-- Exercise --
Return the material below in full and exactly.

-- Data extract --
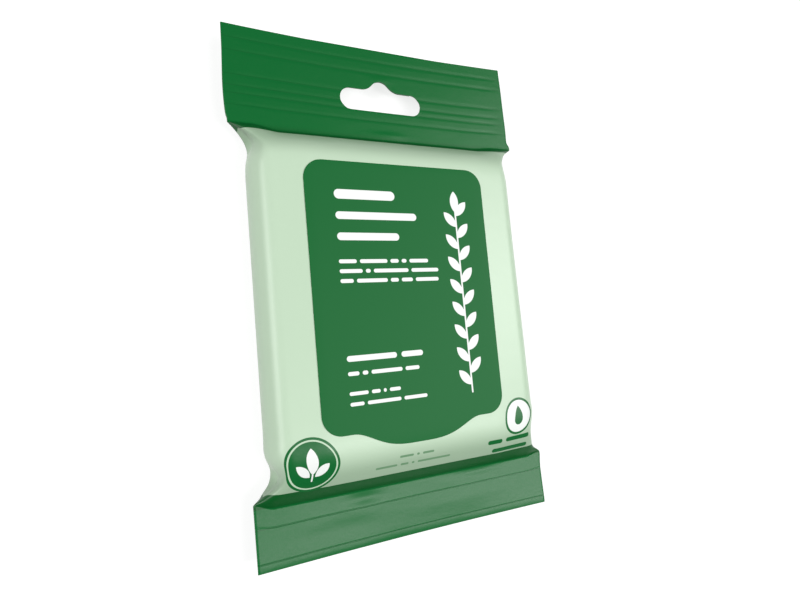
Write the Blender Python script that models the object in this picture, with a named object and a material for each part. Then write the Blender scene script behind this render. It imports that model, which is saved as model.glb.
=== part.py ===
# Travel pack of wet wipes: a flow wrapped film pack with a hang header, lying on its back.
# X runs across the pack, +Y towards the hang slot, +Z out of its front.
# The origin is on the ground under the middle of the pack. Sizes are in metres.

import math

import bmesh
import bpy

# The film envelope
FILM_WIDTH = 0.0966            # the pack laid flat, from edge to edge
PACK_LENGTH = 0.1500           # from the cut edge of the fin to the cut edge of the header
FRONT_HEIGHT = 0.0076          # over the stack of wipes, from the plane of the seals to the front
BACK_HEIGHT = 0.0060           # and to the back
SEAL_THICKNESS = 0.0004        # the two films pressed together in the header and the fin
EDGE_RADIUS = 0.0050           # the long edges of the body
FRONT_FLAT = 0.0285            # half the width of the flat part of the front, under the label
FRONT_SLOPE = 0.06             # how steeply the front falls off beside it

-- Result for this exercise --
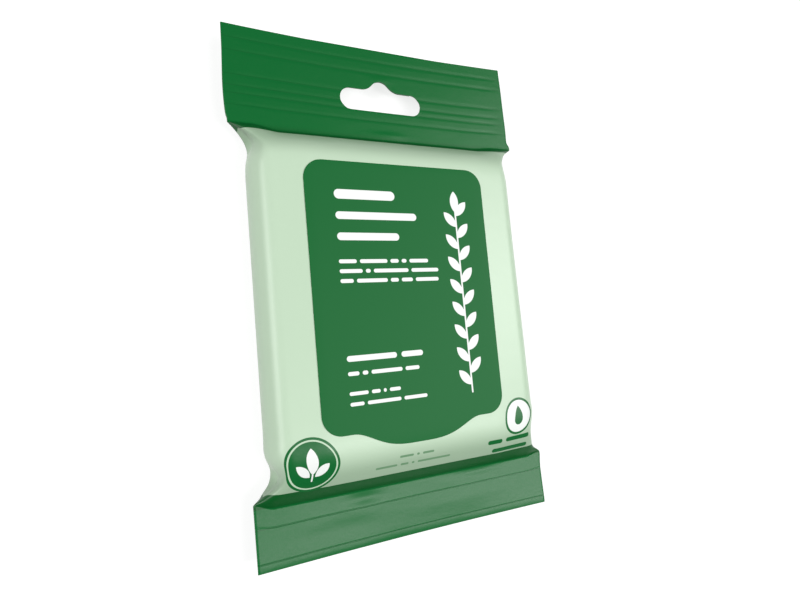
Write the Blender Python script that models the object in this picture, with a named object and a material for each part. Then write the Blender scene script behind this render. It imports that model, which is saved as model.glb.
=== part.py ===
# Travel pack of wet wipes: a flow wrapped film pack with a hang header, lying on its back.
# X runs across the pack, +Y towards the hang slot, +Z out of its front.
# The origin is on the ground under the middle of the pack. Sizes are in metres.

import math

import bmesh
import bpy

# The film envelope
FILM_WIDTH = 0.0966            # the pack laid flat, from edge to edge
PACK_LENGTH = 0.1500           # from the cut edge of the fin to the cut edge of the header
FRONT_HEIGHT = 0.0076          # over the stack of wipes, from the plane of the seals to the front
BACK_HEIGHT = 0.0060           # and to the back
SEAL_THICKNESS = 0.0004        # the two films pressed together in the header and the fin
EDGE_RADIUS = 0.0050           # the long edges of the body
FRONT_FLAT = 0.0285            # half the width of the flat part of the front, under the label
FRONT_SLOPE = 0.06             # how steeply the front falls off beside it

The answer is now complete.